As for that band title and ethos, Moore Ave Underground is more than what meets the eye.

“Moore Ave Underground refers to our family home’s basement,” Josh says. “When I took up music, the basement was already filled with a foosball table, a hockey table, and a bar that no one ever used. We convinced my mom and dad to make some hard choices, and ended up bidding a fond farewell to it all in order to make room for instruments.

“It became something special,” he continues. “Soon, friends, family and contributors started coming and going and creating. We have witnessed those who never believed their musical ability was possible grow into accomplished performers.

“Today, this is the goal: to provide a platform for talent, and encourage, inspire and see artists of any kinds and all ages realize their potential. For us, the motivation is to offer a window to the world that shows the talents and gifts we are blessed to see and be a part of every day.”

What that ultimately looks like is a lengthy series of single releases — including 2020’s “Beanies and Plaid Jackets,” “How You’ve Grown,” and “What’s Done” — and a debut EP, 2019’s It’s All in my Head; in addition to releasing “6 Feet,” the band are currently finishing up their forthcoming full-length.
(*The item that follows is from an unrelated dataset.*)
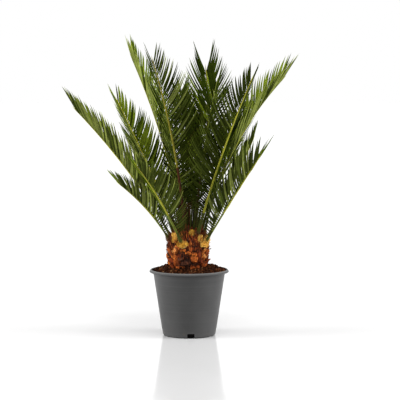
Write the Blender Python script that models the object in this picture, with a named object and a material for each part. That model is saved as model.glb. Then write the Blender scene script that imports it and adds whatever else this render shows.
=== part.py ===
"""A sago palm in a grey nursery pot: pot, potting soil, trunk with old leaf bases, and its fronds.

Metres, Z up. The origin is the centre of the pot's flat underside and the viewer stands on the -Y side.
"""

import math

import bmesh
import bpy
from mathutils import Vector
from mathutils.bvhtree import BVHTree

# Pot
POT_HEIGHT = 0.1745
POT_SIDES = 48
POT_BASE_RADIUS = 0.0665
POT_FOOT_RADIUS = 0.0705
POT_FOOT_HEIGHT = 0.0035
POT_NECK_RADIUS = 0.0945
POT_NECK_HEIGHT = 0.1640
RIM_RADIUS = 0.1050
RIM_TOP_RADIUS = 0.1035
RIM_WIDEST_HEIGHT = 0.1705
WALL = 0.0022
FLOOR = 0.0030
RIM_HOLLOW = 0.0020
SLOT_COUNT = 3
SLOT_WIDTH = 0.017
SLOT_HEIGHT = 0.011
SLOT_TAPER = 0.84
SLOT_FIRST_TURN = -86.0

# Potting soil
GAP = 0.0003
SOIL_CLEARANCE = 0.0006
SOIL_EDGE_HEIGHT = 0.1705
SOIL_SHOULDER_HEIGHT = 0.1755
SOIL_SHOULDER_RADIUS = 0.072
SOIL_TOP = 0.1780
SOIL_TOP_RADIUS = 0.060

# Trunk
TRUNK_X = -0.0035
TRUNK_Y = 0.0040
TRUNK_SIDES = 32
TRUNK_FOOT_RADIUS = 0.0505
TRUNK_WIDEST_RADIUS = 0.0545
TRUNK_WIDEST_HEIGHT = 0.218
TRUNK_SHOULDER_RADIUS = 0.0530
TRUNK_SHOULDER_HEIGHT = 0.248
CROWN_HEIGHT = 0.283
CROWN_ROUNDING = 1.6
BUD_TURN = 300.0
BUD_REACH = 0.004
BUD_RADIUS = 0.009
BUD_TOP = 0.318

# Old leaf bases, set round the trunk by the golden angle
BASE_COUNT = 34
BASE_WIDTH = 0.019
BASE_HEIGHT = 0.011
BASE_DEPTH = 0.012
BASE_LOWEST = 0.1885
BASE_HIGHEST = 0.243
GOLDEN_TURN = 137.5

# Frond stems and ribs
RIB_STEPS = 40
STEM_WIDTH = 0.013
STEM_DEPTH = 0.009
RIB_WIDTH = 0.0075
RIB_DEPTH = 0.0055
RIB_END_WIDTH = 0.0030
RIB_END_DEPTH = 0.0024
BARE_SHARE = 0.13
END_BLADE = 0.034
COLLAR_MARGIN = 0.0025
COLLAR_LENGTH = 0.030
COLLAR_SIDES = 8

# Leaflets
LEAFLET_SPACING = 0.0185
ROOT_SHARE = 0.56
BLADE_SHARE = 0.86
BLADE_THICKNESS = 0.0015
ELBOW = 0.45
FOOT_ANGLE = 78.0
MIDDLE_ANGLE = 48.0
FOOT_GROWTH = 0.30
GROWN_AT = 0.42
WANES_FROM = 0.62
FORWARD_CURVE = 0.35
CLEARANCE = 0.0016
TRIES = (
    (1.0, 0.0), (1.0, -9.0), (1.0, 9.0), (0.85, 0.0), (0.85, -12.0), (0.85, 12.0),
    (0.7, 0.0), (0.7, -12.0), (0.7, 12.0), (0.55, 0.0), (0.4, 0.0), (0.28, 0.0),
)

# Corners of a section in order round it: near or far side, or lower or upper end, then top or underside
CORNERS = ((1, 1), (1, -1), (-1, -1), (-1, 1))

# Each frond: turn, reach and height of its seat on the crown, heading with its drift along the rib,
# rise at the foot and at the end, length of the rib, longest leaflet, end leaflet share, end angle and lift
FRONDS = {
    "frond_far_left": (170, 0.047, 0.264, 188, 0, 60.5, 46, 0.418, 0.114, 0.74, 28, 34),
    "frond_front_left": (255, 0.059, 0.249, 232, 0, 57, 42, 0.275, 0.095, 0.62, 20, 34),
    "frond_low_left": (200, 0.053, 0.258, 204, 0, 57, 37, 0.200, 0.088, 0.70, 26, 32),
    "frond_mid_left": (150, 0.032, 0.277, 142, 0, 60, 57, 0.402, 0.105, 0.58, 24, 26),
    "frond_top_left": (150, 0.014, 0.287, 165, 0, 79.5, 65.5, 0.466, 0.108, 0.70, 24, 38),
    "frond_front": (245, 0.018, 0.288, 240, 0, 80, 60, 0.465, 0.120, 0.50, 30, 36),
    "frond_top": (70, 0.032, 0.282, 28, 80, 77, 70, 0.440, 0.124, 0.80, 20, 20),
    "frond_right": (310, 0.040, 0.270, 312, 0, 69, 58, 0.452, 0.125, 0.45, 26, 36),
    "frond_far_right": (12, 0.044, 0.267, 18, 0, 78, 45.5, 0.472, 0.120, 0.78, 31, 34),
    "frond_low_right": (322, 0.058, 0.249, 330, 0, 56, 54, 0.274, 0.112, 0.72, 32, 28),
    "frond_low_right_back": (350, 0.052, 0.259, 352, 0, 64, 66, 0.284, 0.096, 0.70, 26, 26),
    "frond_inner_right": (10, 0.020, 0.286, 40, 0, 84, 74, 0.390, 0.110, 0.66, 24, 30),
    "frond_inner_back": (105, 0.022, 0.285, 105, 0, 83, 74, 0.350, 0.105, 0.60, 22, 26),
    "frond_back": (112, 0.042, 0.270, 90, 0, 70, 55, 0.420, 0.115, 0.60, 20, 38),
    "frond_back_right": (48, 0.048, 0.262, 55, 0, 62, 43, 0.410, 0.112, 0.62, 20, 38),
    "frond_back_left": (135, 0.050, 0.260, 120, 0, 55, 35, 0.370, 0.105, 0.62, 20, 38),
}


def smooth(start, end, value):
    share = min(1.0, max(0.0, (value - start) / (end - start)))
    return share * share * (3 - 2 * share)


def around(turn, reach, height):
    """The point at this turn, in degrees, and reach from the trunk's axis."""
    angle = math.radians(turn)
    return Vector((TRUNK_X + reach * math.cos(angle), TRUNK_Y + reach * math.sin(angle), height))


def heading(turn, rise):
    turn, rise = math.radians(turn), math.radians(rise)
    return Vector((math.cos(rise) * math.cos(turn), math.cos(rise) * math.sin(turn), math.sin(rise)))


# Objects, materials and Booleans

def material(name, colour, roughness):
    made = bpy.data.materials.new(name)
    made.use_nodes = True
    shader = made.node_tree.nodes["Principled BSDF"]
    shader.inputs["Base Color"].default_value = (*colour, 1.0)
    shader.inputs["Roughness"].default_value = roughness
    shader.inputs["Metallic"].default_value = 0.0
    return made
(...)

“When we reflect on what Moore Ave is — both in what we are about, and what our moral codes and values are — there’s always one thing we’ve always been passionate about: equality,” Joseph says. “Since we could think for ourselves, there’s one thing all of us have strived for, and that’s acceptance.”

“For us, it doesn’t matter how you act, who you are, or what you look like,” Shawn adds. “No matter what, there’s a place for you to be yourself in the Underground.”

“Our house show motto is ‘everybody loves everybody,’ and it’s heavily enforced,” Jack underscores. “We think kindness towards each other is extremely important, and something we, as a band, do not take for granted.”